Las fuentes secas
Los años le dan a uno el poder de evocar un tiempo al que necesita volver cada vez que la actualidad lo requiere. La polémica sobre las fuentes de Bailén y el que se tenga que decidir si se les dota de infraestructura para que sigan manando agua, me ha hecho recordar aquella infancia en la que las fuentes bailenenses eran tan importantes como necesarias. Por lo pronto servían para delimitar nuestro territorio de juegos. Los niños de la calle Desengaño y Alfarerías, por ejemplo, no podíamos pasar de cuatro fuentes que hacían, de alguna forma, de puntos cardinales de nuestras correrías: La Fuente de la Cruz de Baños, la Fuente la Espiga, la Fuente Vieja (que estaba en la plaza del Reloj) y la Fuente de la glorieta de la Virgen de Zocueca. De ahí no nos podíamos pasar. Y si lo hacíamos, nos arriesgábamos a un ‘alpargatazo’ de la madre o un ‘cintazo’ del padre. A ellas, a las fuentes, acudían las mujeres cuan ‘mariabellidos’ cualquiera a llenar los cántaros para dar de beber a las respectivas proles. No había agua corriente en las casas y las fontanas daban esa agua fresca que se necesitaba en los hogares. A ellas iban a llenar las mujeres los cántaros y para eses menester utilizaban una caña a la que previamente se le había quitado los nudos y se había quedado completamente hueca. Un extremo de la caña se colocaba en uno de los caños y el agua conducida por el interior del artilugio casero iba a caer al recipiente. Algunas fuentes, como la de la Cruz de Baños y la del Vivero, servían de abrevadero para las bestias e incluso como piscinas improvisadas cada vez que en verano regresábamos de jugar al fútbol y apetecía un chapuzón. Las fuentes eran también el sitio en el que las mujeres tenían sus ratos de cháchara y en torno a ellas se desarrollaba una vida social que no permitía en cualquier otra actividad. También servían como materia prima de aquella legión de aguadores que sometían el líquido elemento a las leyes del comercio, oficio que se ha dilatado hasta bien entrado el siglo XX. En los pueblos, y en los tajos de trabajo, los aguadores fueron siempre una estampa costumbrista, con sus recuas de acémilas y sus aguaderas de esparto cargadas con cántaros de fresquísima agua.
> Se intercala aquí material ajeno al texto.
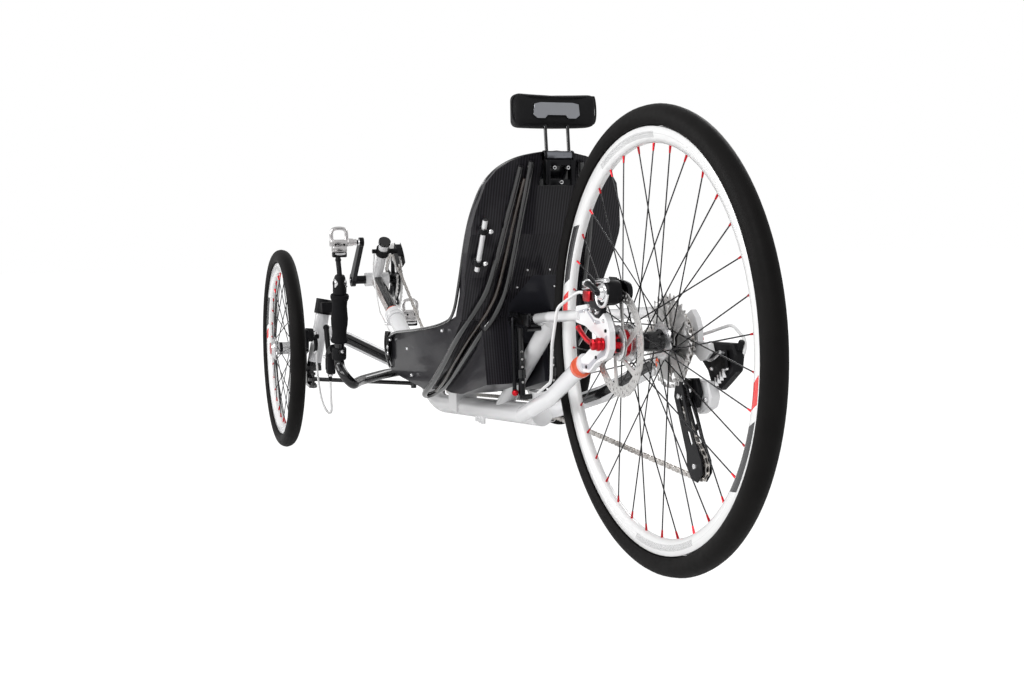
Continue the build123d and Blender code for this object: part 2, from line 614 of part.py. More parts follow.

Pero el progreso y el agua embotellada permitieron que muchas de las fuentes perdieran su condición básica de dar de beber al sediento. Y ahí empezó su decadencia, que se ha agudizado con la crisis. En aquellos años en los que el dinero sobraba, muchos pueblos, entre ellos Bailén, adquirieron la costumbre de poner fuentes en rotondas y lugares insospechados. Ahora se sopesa lo que cuesta mantenerlas en perfecto estado de perfeccionamiento y no han sido pocos los munícipes que han caído en la tentación de abandonar su mantenimiento, lo que las ha convertido en recintos que han perdido su primigenia función. A mí, tal vez influido por esos recuerdos en los que las fuentes de Bailén ocuparon un espacio tan importante en mi memoria, me da pena ver un venero sin agua, convertido en un lugar donde se acumula la suciedad. No hay nada más triste para mí que ver una fuente sin agua. No lo puedo remediar.